(INSTRUCTIONS TO FOLLOW) Reproduce every entry exactly as shown.

(MATERIALS PROVIDED)
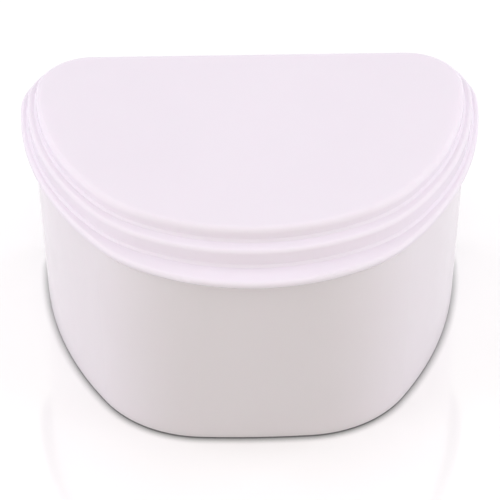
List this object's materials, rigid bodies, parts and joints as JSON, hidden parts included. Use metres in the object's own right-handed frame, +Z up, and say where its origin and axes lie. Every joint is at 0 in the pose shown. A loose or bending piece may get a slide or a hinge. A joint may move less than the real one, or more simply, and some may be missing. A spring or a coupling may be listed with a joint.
{
  "type": "denture case",
  "caption": "Deep D-shaped denture bath: a tub with a stepped lid hinged on pins along its straight back, and a lift-out strainer basket inside.",
  "frame": {"origin": "on the table under the middle of the case, hinge included", "axes": "+X to the right along the straight back, +Y from the curved front to the hinged back, +Z up"},
  "size_m": [0.095, 0.0786, 0.0505],
  "materials": {
    "tub_plastic": "smooth glossy white moulded polypropylene with a faint pink cast",
    "lid_plastic": "smooth glossy white moulded polypropylene with a faint lavender cast",
    "basket_plastic": "satin white moulded polypropylene",
    "hinge_pin_steel": "drawn stainless wire"
  },
  "bodies": {
    "tub": {"tub": "tub_plastic", "left_hinge_pin": "hinge_pin_steel", "right_hinge_pin": "hinge_pin_steel"},
    "lid": {"lid": "lid_plastic"},
    "basket": {"strainer_basket": "basket_plastic"}
  },
  "joints": [
    {"name": "lid_hinge", "type": "hinge", "parent": "tub", "child": "lid", "pos_m": [0, 0.03561, 0.03955], "axis": [-1, 0, 0], "range_deg": [0, 115]},
    {"name": "basket_lift", "type": "slide", "parent": "tub", "child": "basket", "axis": [0, 0, 1], "range_m": [0, 0.038]}
  ],
  "couplings": [
    {"joint": "basket_lift", "follows": "lid_hinge", "m_per_rad": 0.01893}
  ]
}
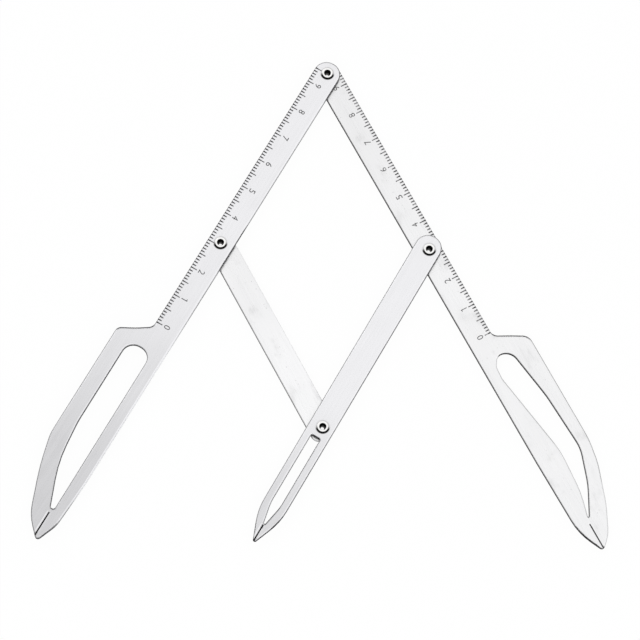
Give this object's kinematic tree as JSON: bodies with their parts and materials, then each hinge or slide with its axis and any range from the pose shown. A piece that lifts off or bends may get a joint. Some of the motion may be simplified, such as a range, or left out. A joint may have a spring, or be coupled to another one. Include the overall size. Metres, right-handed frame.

(THE OUTPUT)
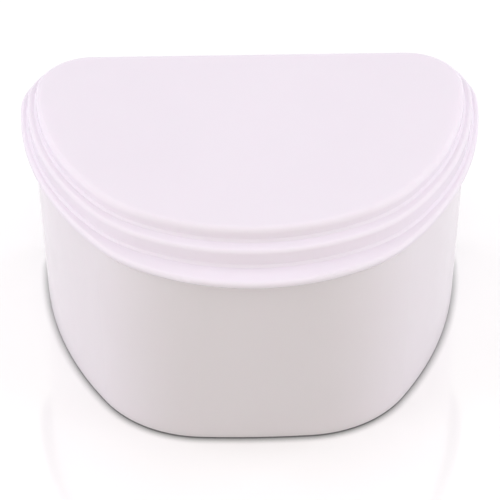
List this object's materials, rigid bodies, parts and joints as JSON, hidden parts included. Use metres in the object's own right-handed frame, +Z up, and say where its origin and axes lie. Every joint is at 0 in the pose shown. A loose or bending piece may get a slide or a hinge. A joint may move less than the real one, or more simply, and some may be missing. A spring or a coupling may be listed with a joint.
{
  "type": "denture case",
  "caption": "Deep D-shaped denture bath: a tub with a stepped lid hinged on pins along its straight back, and a lift-out strainer basket inside.",
  "frame": {"origin": "on the table under the middle of the case, hinge included", "axes": "+X to the right along the straight back, +Y from the curved front to the hinged back, +Z up"},
  "size_m": [0.095, 0.0786, 0.0505],
  "materials": {
    "tub_plastic": "smooth glossy white moulded polypropylene with a faint pink cast",
    "lid_plastic": "smooth glossy white moulded polypropylene with a faint lavender cast",
    "basket_plastic": "satin white moulded polypropylene",
    "hinge_pin_steel": "drawn stainless wire"
  },
  "bodies": {
    "tub": {"tub": "tub_plastic", "left_hinge_pin": "hinge_pin_steel", "right_hinge_pin": "hinge_pin_steel"},
    "lid": {"lid": "lid_plastic"},
    "basket": {"strainer_basket": "basket_plastic"}
  },
  "joints": [
    {"name": "lid_hinge", "type": "hinge", "parent": "tub", "child": "lid", "pos_m": [0, 0.03561, 0.03955], "axis": [-1, 0, 0], "range_deg": [0, 115]},
    {"name": "basket_lift", "type": "slide", "parent": "tub", "child": "basket", "axis": [0, 0, 1], "range_m": [0, 0.038]}
  ],
  "couplings": [
    {"joint": "basket_lift", "follows": "lid_hinge", "m_per_rad": 0.01893}
  ]
}
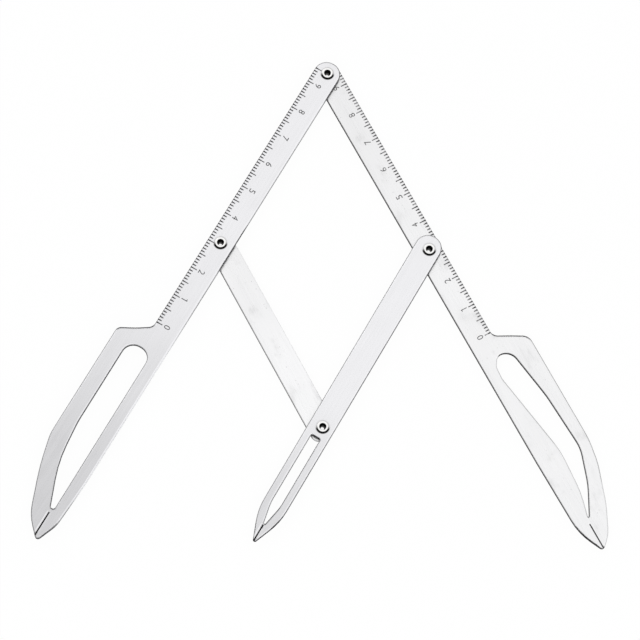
Give this object's kinematic tree as JSON: bodies with their parts and materials, then each hinge or slide with its axis and any range from the pose shown. A piece that lifts off or bends may get a joint. Some of the motion may be simplified, such as a range, or left out. A joint may have a spring, or be coupled to another one. Include the overall size. Metres, right-handed frame.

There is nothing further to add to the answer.